### [Material provided]
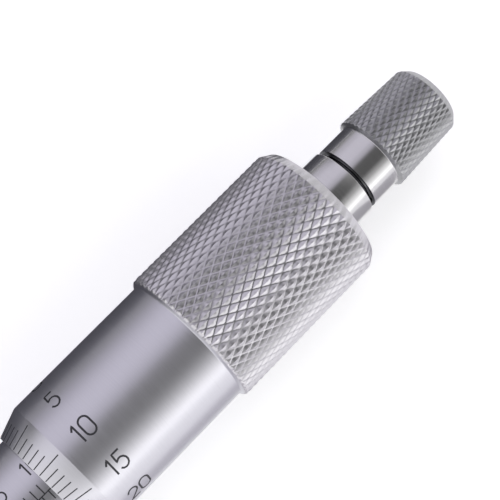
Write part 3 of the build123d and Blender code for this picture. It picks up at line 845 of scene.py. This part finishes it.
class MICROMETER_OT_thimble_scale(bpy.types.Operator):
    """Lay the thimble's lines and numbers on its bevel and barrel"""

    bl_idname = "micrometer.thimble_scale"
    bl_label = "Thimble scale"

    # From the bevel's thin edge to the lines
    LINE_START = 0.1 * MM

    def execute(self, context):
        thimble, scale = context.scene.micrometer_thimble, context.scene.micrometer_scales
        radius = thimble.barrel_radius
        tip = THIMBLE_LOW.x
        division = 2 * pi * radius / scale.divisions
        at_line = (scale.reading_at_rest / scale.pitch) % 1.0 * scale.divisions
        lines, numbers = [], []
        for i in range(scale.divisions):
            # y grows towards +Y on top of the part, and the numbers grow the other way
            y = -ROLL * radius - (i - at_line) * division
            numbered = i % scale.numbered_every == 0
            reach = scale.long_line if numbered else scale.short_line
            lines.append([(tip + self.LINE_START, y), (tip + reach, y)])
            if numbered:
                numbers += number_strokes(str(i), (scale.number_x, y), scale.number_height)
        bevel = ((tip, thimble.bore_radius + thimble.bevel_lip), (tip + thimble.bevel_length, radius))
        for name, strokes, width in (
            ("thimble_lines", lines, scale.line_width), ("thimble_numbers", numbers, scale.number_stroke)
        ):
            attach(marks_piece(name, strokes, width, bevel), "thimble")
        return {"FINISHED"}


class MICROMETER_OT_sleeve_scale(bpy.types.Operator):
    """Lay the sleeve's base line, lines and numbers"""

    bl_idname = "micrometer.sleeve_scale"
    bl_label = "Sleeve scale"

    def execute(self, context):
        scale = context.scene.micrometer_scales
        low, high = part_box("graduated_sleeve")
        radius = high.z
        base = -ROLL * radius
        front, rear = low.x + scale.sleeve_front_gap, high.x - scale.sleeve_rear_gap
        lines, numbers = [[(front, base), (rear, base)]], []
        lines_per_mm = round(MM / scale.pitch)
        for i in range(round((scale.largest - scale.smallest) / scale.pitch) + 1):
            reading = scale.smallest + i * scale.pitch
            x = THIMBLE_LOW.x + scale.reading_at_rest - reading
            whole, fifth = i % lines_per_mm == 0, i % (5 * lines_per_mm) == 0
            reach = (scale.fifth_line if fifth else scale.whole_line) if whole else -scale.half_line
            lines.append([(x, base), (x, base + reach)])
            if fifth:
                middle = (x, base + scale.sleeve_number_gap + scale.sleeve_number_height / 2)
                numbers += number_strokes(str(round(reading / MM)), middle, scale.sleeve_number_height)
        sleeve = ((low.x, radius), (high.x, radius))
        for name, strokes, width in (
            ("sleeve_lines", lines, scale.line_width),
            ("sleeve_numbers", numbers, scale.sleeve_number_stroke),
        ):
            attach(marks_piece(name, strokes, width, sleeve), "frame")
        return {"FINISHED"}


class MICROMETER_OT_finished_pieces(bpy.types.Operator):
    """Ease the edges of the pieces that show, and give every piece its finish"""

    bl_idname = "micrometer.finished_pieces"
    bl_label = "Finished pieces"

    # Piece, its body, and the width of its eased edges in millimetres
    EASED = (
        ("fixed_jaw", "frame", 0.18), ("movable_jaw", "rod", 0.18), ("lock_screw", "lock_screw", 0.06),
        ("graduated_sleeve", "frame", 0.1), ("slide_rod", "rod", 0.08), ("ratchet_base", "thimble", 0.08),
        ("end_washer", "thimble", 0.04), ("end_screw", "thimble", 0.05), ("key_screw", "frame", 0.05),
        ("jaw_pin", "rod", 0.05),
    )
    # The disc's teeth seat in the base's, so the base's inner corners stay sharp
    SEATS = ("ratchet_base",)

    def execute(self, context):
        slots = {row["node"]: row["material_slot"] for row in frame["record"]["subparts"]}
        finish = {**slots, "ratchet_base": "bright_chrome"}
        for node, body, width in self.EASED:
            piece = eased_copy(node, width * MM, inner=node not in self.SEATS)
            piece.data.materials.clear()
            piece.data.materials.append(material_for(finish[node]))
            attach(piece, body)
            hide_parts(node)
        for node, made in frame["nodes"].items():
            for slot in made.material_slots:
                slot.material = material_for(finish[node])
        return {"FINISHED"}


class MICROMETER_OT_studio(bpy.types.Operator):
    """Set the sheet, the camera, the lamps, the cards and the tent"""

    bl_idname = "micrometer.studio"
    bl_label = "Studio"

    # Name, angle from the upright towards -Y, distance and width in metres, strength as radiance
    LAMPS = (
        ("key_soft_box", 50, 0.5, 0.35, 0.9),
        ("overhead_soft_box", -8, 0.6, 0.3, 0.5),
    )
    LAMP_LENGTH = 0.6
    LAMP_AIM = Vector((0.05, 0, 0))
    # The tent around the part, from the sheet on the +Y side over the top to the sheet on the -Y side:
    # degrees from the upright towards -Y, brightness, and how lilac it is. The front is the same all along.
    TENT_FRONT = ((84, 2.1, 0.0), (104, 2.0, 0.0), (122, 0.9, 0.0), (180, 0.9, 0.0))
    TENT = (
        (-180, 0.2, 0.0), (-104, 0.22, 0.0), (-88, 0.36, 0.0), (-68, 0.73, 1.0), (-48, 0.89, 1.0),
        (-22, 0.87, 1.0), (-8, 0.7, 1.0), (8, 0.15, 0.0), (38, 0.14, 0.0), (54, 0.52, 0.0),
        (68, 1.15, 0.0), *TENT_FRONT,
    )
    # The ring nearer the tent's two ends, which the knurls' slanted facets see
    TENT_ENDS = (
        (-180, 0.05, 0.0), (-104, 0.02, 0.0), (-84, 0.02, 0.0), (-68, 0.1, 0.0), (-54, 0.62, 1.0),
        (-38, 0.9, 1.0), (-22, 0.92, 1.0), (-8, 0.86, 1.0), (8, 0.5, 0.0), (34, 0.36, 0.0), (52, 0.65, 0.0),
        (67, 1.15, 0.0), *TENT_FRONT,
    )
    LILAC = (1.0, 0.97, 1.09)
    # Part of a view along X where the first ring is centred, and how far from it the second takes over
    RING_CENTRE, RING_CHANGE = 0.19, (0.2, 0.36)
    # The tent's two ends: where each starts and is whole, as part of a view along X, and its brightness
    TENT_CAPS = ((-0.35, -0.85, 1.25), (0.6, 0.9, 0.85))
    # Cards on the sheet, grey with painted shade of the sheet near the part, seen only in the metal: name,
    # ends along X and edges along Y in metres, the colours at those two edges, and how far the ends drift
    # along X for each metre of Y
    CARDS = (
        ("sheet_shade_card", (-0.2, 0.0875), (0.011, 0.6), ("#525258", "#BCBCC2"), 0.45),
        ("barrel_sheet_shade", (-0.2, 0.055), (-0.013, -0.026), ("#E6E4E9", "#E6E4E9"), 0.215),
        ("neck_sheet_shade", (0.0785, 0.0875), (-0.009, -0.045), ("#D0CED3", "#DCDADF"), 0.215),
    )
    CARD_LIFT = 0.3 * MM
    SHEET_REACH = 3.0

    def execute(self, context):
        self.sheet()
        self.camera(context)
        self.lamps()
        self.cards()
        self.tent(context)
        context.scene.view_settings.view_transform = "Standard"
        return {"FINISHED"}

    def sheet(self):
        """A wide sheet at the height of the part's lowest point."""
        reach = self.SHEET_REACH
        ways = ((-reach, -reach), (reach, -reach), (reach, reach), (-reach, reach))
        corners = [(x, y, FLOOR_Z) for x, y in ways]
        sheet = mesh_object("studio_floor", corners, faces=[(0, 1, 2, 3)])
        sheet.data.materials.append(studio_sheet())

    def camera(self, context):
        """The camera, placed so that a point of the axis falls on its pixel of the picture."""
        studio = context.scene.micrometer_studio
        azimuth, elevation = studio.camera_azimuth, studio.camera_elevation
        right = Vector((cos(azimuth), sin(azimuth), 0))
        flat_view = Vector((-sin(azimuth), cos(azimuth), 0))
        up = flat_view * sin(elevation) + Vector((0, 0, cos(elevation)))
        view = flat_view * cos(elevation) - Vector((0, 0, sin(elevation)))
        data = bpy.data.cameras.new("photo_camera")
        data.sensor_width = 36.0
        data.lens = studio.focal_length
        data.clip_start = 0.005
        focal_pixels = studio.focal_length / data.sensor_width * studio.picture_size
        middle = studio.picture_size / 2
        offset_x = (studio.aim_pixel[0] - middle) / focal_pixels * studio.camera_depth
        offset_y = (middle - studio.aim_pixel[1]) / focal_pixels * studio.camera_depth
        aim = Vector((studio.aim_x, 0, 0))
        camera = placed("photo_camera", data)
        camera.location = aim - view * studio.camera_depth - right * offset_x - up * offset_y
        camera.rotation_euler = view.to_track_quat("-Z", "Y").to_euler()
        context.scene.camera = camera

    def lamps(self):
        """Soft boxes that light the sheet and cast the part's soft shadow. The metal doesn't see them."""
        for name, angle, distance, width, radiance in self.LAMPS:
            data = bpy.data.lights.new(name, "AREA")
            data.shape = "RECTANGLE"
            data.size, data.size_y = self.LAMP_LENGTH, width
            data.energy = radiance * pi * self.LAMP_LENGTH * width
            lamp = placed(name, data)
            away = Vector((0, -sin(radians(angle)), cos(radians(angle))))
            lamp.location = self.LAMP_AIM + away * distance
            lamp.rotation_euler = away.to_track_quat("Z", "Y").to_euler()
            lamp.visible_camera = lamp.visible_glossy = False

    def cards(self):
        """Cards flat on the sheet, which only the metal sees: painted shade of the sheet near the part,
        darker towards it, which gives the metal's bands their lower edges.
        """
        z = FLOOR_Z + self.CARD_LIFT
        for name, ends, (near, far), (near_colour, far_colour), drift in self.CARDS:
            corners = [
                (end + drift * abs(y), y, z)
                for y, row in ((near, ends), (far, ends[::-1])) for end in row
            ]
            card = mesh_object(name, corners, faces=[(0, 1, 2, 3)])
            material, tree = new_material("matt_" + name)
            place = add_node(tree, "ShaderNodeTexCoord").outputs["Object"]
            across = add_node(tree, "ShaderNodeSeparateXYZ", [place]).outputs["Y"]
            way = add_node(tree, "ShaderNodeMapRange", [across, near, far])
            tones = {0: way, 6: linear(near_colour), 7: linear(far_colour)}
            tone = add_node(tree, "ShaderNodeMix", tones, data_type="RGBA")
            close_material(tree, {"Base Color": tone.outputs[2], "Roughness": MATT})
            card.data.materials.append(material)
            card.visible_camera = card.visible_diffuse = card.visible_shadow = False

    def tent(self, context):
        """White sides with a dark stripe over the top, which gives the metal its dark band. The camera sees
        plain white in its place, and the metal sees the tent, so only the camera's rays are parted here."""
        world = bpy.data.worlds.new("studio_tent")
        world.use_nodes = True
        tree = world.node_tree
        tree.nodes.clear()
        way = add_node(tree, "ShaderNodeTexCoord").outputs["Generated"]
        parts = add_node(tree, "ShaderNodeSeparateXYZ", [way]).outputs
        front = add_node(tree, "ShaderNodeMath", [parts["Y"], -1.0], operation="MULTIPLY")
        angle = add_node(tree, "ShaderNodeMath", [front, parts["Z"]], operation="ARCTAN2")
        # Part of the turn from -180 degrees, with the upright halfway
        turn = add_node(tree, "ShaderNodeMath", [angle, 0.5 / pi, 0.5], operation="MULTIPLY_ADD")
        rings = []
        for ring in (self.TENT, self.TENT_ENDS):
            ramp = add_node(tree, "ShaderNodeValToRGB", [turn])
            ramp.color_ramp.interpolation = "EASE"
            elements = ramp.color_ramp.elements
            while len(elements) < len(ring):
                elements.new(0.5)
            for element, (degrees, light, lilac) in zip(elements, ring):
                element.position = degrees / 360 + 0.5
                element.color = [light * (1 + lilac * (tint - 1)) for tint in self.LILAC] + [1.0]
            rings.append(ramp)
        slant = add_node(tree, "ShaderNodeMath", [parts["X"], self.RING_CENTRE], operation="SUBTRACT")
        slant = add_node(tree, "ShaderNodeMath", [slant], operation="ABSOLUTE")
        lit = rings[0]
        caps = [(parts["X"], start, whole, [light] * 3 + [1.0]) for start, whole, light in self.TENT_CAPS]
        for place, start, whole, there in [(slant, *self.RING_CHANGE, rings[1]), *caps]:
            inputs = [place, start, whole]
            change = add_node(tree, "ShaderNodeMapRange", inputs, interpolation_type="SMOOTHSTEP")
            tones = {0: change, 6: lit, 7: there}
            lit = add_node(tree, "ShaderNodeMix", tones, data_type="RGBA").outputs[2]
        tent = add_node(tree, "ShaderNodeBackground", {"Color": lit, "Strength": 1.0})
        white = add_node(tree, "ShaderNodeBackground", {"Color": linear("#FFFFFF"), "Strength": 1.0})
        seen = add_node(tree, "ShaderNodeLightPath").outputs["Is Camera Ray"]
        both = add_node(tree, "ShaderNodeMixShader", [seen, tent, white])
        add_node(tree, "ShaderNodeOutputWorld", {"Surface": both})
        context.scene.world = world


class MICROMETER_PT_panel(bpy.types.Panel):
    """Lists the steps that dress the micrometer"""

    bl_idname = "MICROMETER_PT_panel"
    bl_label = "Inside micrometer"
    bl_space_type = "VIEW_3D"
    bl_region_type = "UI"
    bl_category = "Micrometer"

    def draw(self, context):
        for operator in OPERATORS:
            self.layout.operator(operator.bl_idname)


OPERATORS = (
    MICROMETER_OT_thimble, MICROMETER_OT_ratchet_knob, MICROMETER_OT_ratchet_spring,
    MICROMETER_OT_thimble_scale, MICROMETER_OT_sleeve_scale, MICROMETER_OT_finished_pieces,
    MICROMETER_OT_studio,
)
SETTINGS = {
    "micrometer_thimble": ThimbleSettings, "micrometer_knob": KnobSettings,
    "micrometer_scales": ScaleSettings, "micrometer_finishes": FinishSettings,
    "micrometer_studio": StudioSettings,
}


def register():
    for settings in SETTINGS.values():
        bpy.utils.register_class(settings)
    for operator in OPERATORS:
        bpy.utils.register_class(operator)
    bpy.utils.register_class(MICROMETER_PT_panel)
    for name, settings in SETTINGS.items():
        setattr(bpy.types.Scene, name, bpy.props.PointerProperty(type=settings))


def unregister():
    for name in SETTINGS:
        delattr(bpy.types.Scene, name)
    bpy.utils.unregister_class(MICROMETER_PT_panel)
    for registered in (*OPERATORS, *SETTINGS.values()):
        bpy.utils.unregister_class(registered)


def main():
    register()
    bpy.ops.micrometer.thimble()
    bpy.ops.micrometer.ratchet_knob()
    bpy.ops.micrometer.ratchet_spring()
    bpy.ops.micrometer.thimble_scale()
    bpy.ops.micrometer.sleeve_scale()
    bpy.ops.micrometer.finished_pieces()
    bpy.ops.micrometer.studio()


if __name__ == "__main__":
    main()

### [What is needed]
Pick out each line containing "attach" and report it.

### [Correct response]
            attach(marks_piece(name, strokes, width, bevel), "thimble")
            attach(marks_piece(name, strokes, width, sleeve), "frame")
            attach(piece, body)